# Challenge
Reproduce, word for word, only the lines from the one containing "shapes = [bed_shape(), *(prism.shape()" through the one containing "record = json.load(file)", both included.

-------------------------

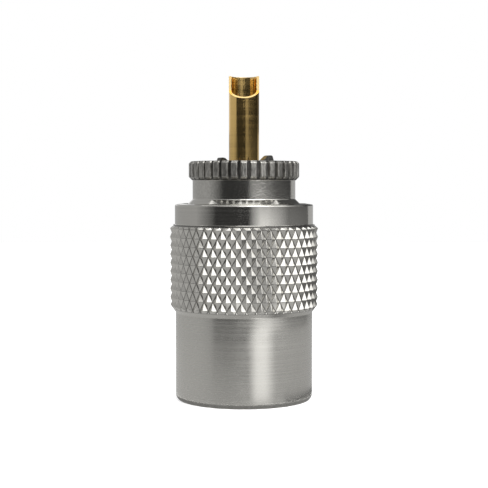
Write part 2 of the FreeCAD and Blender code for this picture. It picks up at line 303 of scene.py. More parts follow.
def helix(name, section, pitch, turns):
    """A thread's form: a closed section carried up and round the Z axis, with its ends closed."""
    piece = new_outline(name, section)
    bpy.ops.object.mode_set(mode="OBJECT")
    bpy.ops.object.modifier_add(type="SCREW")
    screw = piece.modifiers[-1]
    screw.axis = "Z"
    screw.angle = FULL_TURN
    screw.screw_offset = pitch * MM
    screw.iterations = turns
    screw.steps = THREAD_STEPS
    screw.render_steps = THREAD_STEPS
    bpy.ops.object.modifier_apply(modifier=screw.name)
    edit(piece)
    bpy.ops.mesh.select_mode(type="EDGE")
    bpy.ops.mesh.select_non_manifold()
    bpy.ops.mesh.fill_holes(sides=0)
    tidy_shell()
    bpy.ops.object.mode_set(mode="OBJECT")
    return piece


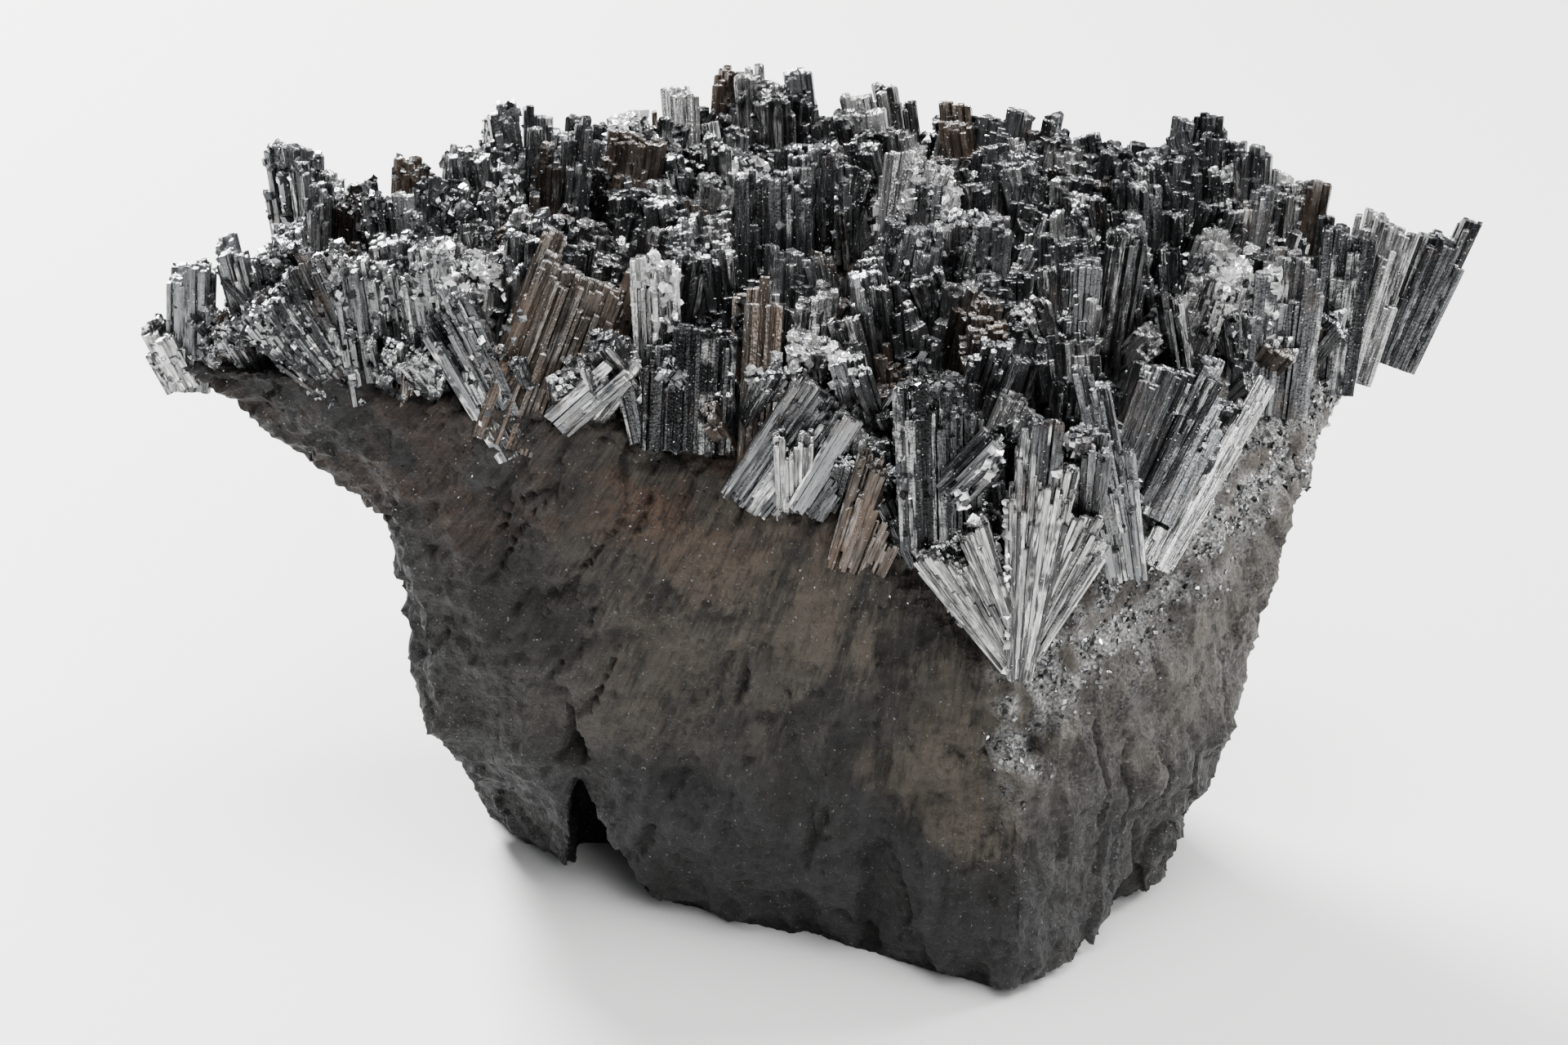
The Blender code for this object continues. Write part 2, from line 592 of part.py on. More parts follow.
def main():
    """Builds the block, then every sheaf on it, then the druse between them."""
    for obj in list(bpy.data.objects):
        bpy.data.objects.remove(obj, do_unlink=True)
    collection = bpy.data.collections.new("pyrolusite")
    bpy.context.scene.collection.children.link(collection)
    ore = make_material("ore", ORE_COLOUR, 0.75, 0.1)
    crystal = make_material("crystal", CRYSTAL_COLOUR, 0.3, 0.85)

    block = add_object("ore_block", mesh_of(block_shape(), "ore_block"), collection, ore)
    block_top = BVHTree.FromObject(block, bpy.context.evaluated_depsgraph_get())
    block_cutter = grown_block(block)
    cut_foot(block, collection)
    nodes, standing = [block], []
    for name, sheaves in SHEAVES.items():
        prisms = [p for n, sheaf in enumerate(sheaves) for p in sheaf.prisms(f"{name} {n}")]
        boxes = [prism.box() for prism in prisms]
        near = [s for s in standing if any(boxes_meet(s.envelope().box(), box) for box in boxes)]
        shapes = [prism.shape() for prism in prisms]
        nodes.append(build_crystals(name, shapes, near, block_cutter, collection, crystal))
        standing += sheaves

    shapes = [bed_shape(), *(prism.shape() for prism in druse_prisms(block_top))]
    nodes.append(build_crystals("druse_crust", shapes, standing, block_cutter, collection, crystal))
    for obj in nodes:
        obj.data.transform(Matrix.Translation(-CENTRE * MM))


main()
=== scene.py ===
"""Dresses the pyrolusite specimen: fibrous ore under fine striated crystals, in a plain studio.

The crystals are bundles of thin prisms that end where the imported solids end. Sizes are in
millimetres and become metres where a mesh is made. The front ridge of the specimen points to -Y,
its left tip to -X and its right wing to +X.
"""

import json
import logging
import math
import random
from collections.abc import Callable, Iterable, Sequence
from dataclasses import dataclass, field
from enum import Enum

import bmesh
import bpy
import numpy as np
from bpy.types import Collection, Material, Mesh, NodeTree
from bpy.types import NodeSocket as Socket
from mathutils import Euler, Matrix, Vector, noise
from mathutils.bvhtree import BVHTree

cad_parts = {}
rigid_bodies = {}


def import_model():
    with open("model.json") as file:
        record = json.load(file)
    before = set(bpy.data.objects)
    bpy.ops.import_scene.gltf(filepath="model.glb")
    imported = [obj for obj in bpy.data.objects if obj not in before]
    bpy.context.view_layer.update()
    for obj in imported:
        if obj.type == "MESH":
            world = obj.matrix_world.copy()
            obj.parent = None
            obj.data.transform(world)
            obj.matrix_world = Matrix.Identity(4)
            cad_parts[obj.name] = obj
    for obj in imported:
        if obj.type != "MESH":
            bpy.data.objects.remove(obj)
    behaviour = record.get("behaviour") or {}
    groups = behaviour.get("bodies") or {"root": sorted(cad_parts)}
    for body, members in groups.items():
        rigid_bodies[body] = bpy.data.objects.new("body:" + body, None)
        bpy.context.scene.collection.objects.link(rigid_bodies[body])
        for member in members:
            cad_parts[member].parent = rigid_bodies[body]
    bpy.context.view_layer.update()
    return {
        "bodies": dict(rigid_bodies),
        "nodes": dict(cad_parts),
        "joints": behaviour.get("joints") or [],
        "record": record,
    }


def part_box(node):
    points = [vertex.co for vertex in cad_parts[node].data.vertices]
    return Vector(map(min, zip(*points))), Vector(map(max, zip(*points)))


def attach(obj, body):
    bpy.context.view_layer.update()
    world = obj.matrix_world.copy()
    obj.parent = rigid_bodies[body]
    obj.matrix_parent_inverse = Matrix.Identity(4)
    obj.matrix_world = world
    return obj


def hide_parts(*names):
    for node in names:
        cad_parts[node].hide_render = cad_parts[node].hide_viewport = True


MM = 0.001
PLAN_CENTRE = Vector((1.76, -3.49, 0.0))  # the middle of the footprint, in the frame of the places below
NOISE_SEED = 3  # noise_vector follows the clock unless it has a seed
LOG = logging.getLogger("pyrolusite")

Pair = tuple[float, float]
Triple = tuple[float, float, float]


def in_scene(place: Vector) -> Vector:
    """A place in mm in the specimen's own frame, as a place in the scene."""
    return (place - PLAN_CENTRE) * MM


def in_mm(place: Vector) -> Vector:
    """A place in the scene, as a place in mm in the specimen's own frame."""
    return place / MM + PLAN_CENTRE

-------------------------

# Written solution
    shapes = [bed_shape(), *(prism.shape() for prism in druse_prisms(block_top))]
    nodes.append(build_crystals("druse_crust", shapes, standing, block_cutter, collection, crystal))
    for obj in nodes:
        obj.data.transform(Matrix.Translation(-CENTRE * MM))


main()
=== scene.py ===
"""Dresses the pyrolusite specimen: fibrous ore under fine striated crystals, in a plain studio.

The crystals are bundles of thin prisms that end where the imported solids end. Sizes are in
millimetres and become metres where a mesh is made. The front ridge of the specimen points to -Y,
its left tip to -X and its right wing to +X.
"""

import json
import logging
import math
import random
from collections.abc import Callable, Iterable, Sequence
from dataclasses import dataclass, field
from enum import Enum

import bmesh
import bpy
import numpy as np
from bpy.types import Collection, Material, Mesh, NodeTree
from bpy.types import NodeSocket as Socket
from mathutils import Euler, Matrix, Vector, noise
from mathutils.bvhtree import BVHTree

cad_parts = {}
rigid_bodies = {}


def import_model():
    with open("model.json") as file:
        record = json.load(file)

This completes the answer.